Arlo isn’t the only puppet confronting prejudice in the workplace: Pierrick admits he once auditioned for Equus, hoping to play the horse. But that didn’t go well either and he was overlooked in favor of a human who wore a tight leotard and an equine. Pierrick is quick to dismiss his anger, but it’s clear that he, Arlo and Vlek are all very much aware of the thorny relationship with their human colleagues.
“Humans,” sighs Arlo. “You can’t live with them, you literally can’t move without them.” He hints at there being some mistreatment and while he won’t elaborate, it is soon revealed that Vlek has been forced to endure four different bodies during the rehearsal process and that his forehead was cast in a variety of different roles. But the most shocking moment came when Arlo’s head fell from the rest of his body – right in the middle of the scene, a moment Pierrick described as “a harrowing experience.”
Blame for the incident fell to Arlo’s human handler, Montreal actor Dan Jeanotte. Jeanotte claimed to be “pretty upset” by the event and admits that he has never worked with puppets before. He has been under the tutelage of actor/director Zach Fraser, who also works on helping humans understand the special needs of their puppet colleagues. Jeanotte is not alone: humans and puppets have long been segregated and many human actors find it difficult to cope with the change.
“They don’t know some of the steps that a puppet needs to take to get into their body,” Pierrick explained. “They were born into their body, as a human, but puppets we need to work at it to get through the first couple of days at least, figuring out how you move, how you can’t move….there needs to be a little level of patience.”
The tension in the room is palpable and more then a little awkward. There are other humans there – along with Dan Jeanotte, there’s also Morgan Nerenberg (sitting with Pierrick) and Paul Van Dyck (sitting not far from Vlek). Although the humans were outwardly supportive of the puppets, it was clear they were concerned about the effect the puppets might have on Canada’s tight-knit theatre community.
“I wouldn’t really have a purpose,” he said. “So I feel like I’m paid in purpose.”
“Puppets don’t have to be paid or fed,” Paul Van Dyck whispers to me. “And they can work as long as you want them to.” I am stunned by this and even more surprised to learn that the puppets don’t seem to mind their situation. Humans have a tendency to form unions and demand things like maternity leave but the puppet community appears to be more flexible in their working conditions.
“I’m fine with not getting paid,” says Arlo. “I mean what am I going to spend money on?” Pierrick added that money is a human commodity and reminded me that if it wasn’t for Heretics of Bohemia he’d be sitting on a shelf. “I wouldn’t really have a purpose,” he said. “So I feel like I’m paid in purpose.”

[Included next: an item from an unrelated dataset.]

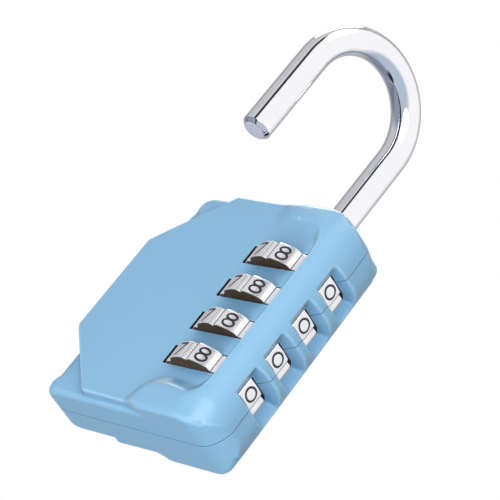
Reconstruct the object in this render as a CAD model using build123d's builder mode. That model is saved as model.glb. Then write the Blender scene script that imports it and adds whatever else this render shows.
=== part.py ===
"""Four-dial combination padlock with a steel shackle, open and swivelled to the front.

Frame: +Z runs up along the shackle, the front faces -Y and the dials sit on the +X side.
The origin is the centre of the flat bottom face. The two covers meet in the plane y = 0.
"""
import os
from math import cos, radians, sin, sqrt

from build123d import *

os.makedirs("parts", exist_ok=True)

# ---------------------------------------------------------------- driving dimensions (mm)
# Case: two moulded covers around a cast core
dial_count = 4
dial_pitch = 8.0
case_width = 45.2
case_end_room = 17.0  # height beyond one pitch per dial
case_height = dial_count * dial_pitch + case_end_room
case_left_corner = 3.5  # outline corner radii; the other two are on the right
case_bottom_corner = 5.3
case_top_corner = 8.0
base_depth = 5.1  # from the parting plane to the low outer level
base_side_step = 1.0  # the low level stops this far inside the panel's left edge
base_edge_radius = 1.4
cover_wall = 1.3
dish_wall = 0.9  # the front wall behind the dish and the panel
core_gap = 0.1  # between the core and the covers
core_reach = 7.7  # from the dial axis towards the side face
core_slot_gap = 0.05  # the core's dial slots are wider than the windows by this

# Raised panel with two clipped corners on its left side
panel_depth = 6.8
panel_chamfer = 12.9
panel_bottom_margin = 1.1
panel_top_margin = 0.4
panel_overlap = 1.0  # the panel runs this far into the dial housing

# Housing that swells around the dials, with a shallow dish in its face
housing_depth = 8.3
housing_reach = 8.5  # from the dial axis towards the panel
housing_side_radius = 7.5
housing_shoulder = 1.6
dish_depth = 6.3  # from the parting plane to the dish's floor
dish_reach = 7.3  # from the dial axis towards the side face
dish_end_margin = 4.6
dish_corner_radius = 6.0

# Dials: number wheels on slotted hubs, around the shackle's long leg
dial_inset = 11.8  # from the side face to the dial axis
lowest_dial = 12.5  # height of the lowest dial's centre
dial_radius = 9.05
dial_width = 3.7
dial_numbers = 10
dial_first_angle = 2.0  # the "0" land stands this far behind the side direction
groove_angle = 12.0
groove_depth = 0.7
dial_side_clearance = 0.23
dial_rim_clearance = 0.2

# Windows
front_window_reach = 7.2  # from the dial axis towards the panel
scoop_front = 2.1  # front edge of the side window, in front of the parting plane
scoop_back = 4.14
scoop_front_bevel = 3.0
scoop_end_bevel = 1.25

# Shackle
shackle_radius = 2.78
shackle_spacing = 25.1
shackle_swivel = 81.3  # turned this far from the closed direction
shackle_lift = 8.0
shackle_straight = 18.35  # from the short leg's tip to the start of the bow
shackle_end_gap = 0.25  # the lifted tip clears the case's top by this much
shackle_tip_chamfer = 0.5
leg_clearance = 0.22
leg_running_gap = 0.06
socket_floor_gap = 0.65
long_leg_tail = 3.7  # below the lowest fin

# Fins on the long leg, and the hubs' gates
fin_tip_radius = 3.7
fin_width = 2.0
fin_height = 2.0
fin_end_gap = 0.3  # from a fin to the ledge above it
gate_clearance = 0.2
chamber_gap = 0.15
hub_radius = 4.4
hub_ledge_rise = 0.1  # the ledge starts this far above the dial's centre
hub_ledge = 1.65
hub_running_gap = 0.05
spline_depth = 0.33
spline_width = 0.8
spline_gap = 0.1
washer_thickness = 0.5

# Bush at the top; spring, plug and pin at the bottom
bush_step = 0.2  # the bush is this much smaller than the hubs
plug_base = 2.0
plug_cup_radius = 3.0
pin_radius = 0.5
fixed_fit_gap = 0.03
spring_wire_radius = 0.17
spring_radius = 1.75
spring_turns = 6
follower_step = 0.18  # the follower is this much smaller than the leg
follower_thickness = 0.8
follower_spigot_radius = 1.3
follower_spigot = 1.4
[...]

Given this, will puppets soon replace humans as being cheaper and more efficient then humans? Should we expect puppets to join the company at Stratford and Shaw? The humans are doubtful and even the puppets, stigmatized for so many years, admit they’re a little pessimistic.
As for me, I’m not so sure. A hologram of Tupac Shakur just performed at Cocahella Music Festival while here in Montreal we’re having a puppet invasion. In a single month we’re seeing Ronnie Burkett’s Theatre of Marionettes, Heretics of Bohemia and Geordie Theatre’s new production of Pinnochio. Non-human actors may very well be on the rise – we may be smart to stay on our guard.